• _YOUR TASK_
Extract every line of the material that holds the string "follow".

####

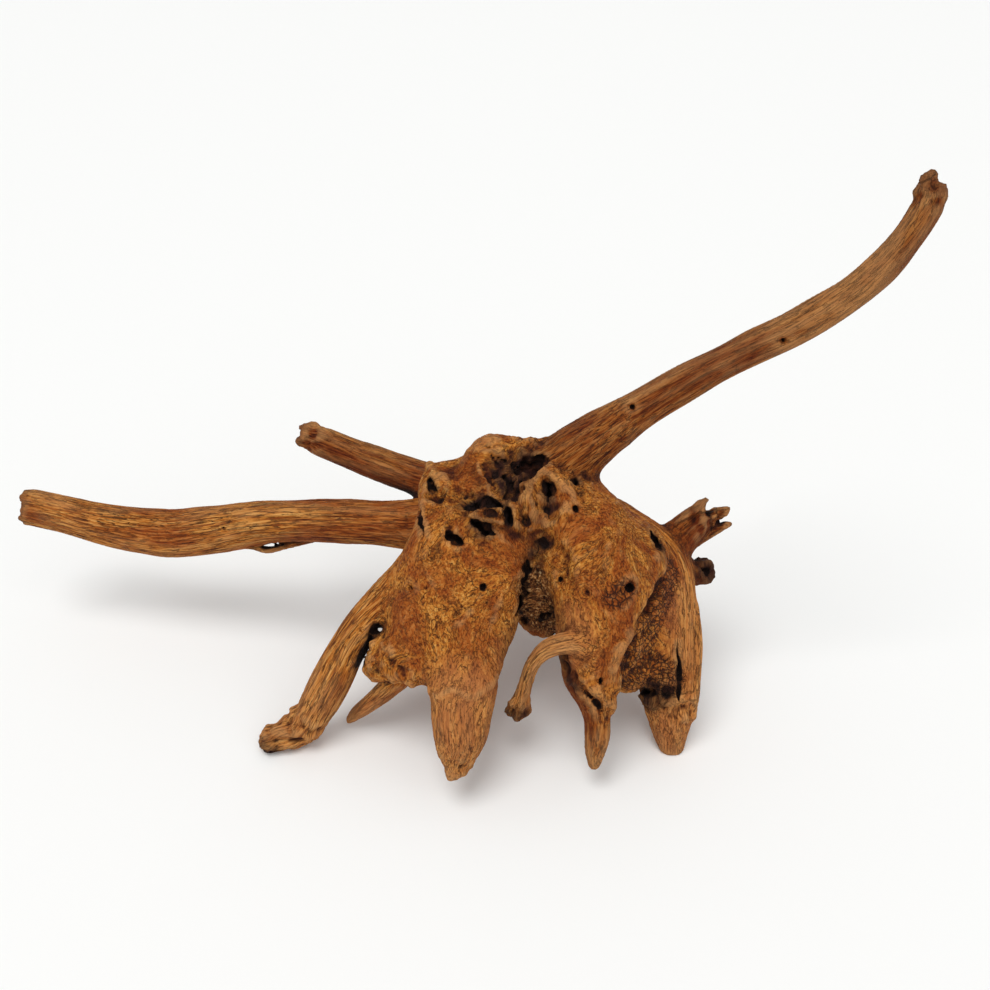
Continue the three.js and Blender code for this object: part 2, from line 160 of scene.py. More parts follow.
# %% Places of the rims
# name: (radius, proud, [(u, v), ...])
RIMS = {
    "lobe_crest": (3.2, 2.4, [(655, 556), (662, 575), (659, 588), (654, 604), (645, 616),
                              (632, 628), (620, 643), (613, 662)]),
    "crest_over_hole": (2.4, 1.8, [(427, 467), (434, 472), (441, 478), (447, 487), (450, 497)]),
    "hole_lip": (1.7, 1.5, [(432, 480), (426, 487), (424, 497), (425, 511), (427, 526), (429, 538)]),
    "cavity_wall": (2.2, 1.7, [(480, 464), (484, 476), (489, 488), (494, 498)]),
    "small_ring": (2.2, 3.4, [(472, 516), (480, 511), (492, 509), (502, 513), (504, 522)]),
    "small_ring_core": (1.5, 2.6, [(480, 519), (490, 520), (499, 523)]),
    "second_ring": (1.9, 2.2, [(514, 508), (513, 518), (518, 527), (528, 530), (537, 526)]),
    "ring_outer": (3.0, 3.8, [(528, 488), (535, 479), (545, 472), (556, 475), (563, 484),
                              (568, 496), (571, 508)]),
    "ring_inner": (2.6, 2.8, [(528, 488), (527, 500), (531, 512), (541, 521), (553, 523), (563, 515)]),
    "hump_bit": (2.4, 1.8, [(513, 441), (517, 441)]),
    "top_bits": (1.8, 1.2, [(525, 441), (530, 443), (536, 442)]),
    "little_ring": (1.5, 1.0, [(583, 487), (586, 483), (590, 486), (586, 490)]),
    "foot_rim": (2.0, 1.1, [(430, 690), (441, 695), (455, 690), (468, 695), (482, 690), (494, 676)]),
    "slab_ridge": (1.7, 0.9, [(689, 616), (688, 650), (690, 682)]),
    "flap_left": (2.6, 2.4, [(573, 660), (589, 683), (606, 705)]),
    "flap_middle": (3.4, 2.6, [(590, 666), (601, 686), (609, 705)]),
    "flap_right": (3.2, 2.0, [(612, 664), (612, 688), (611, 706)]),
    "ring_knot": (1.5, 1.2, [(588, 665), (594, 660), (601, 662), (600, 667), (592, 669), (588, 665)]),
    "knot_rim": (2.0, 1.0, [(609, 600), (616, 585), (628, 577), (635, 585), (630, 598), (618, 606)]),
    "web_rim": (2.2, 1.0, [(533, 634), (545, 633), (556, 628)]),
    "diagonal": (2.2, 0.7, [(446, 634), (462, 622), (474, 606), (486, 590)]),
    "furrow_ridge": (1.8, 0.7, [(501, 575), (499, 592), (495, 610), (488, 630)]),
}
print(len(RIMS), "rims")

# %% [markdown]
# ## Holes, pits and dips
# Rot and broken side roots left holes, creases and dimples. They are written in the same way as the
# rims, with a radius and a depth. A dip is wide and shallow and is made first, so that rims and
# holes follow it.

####

• _EXPECTED ANSWER_
Continue the three.js and Blender code for this object: part 2, from line 160 of scene.py. More parts follow.
# holes follow it.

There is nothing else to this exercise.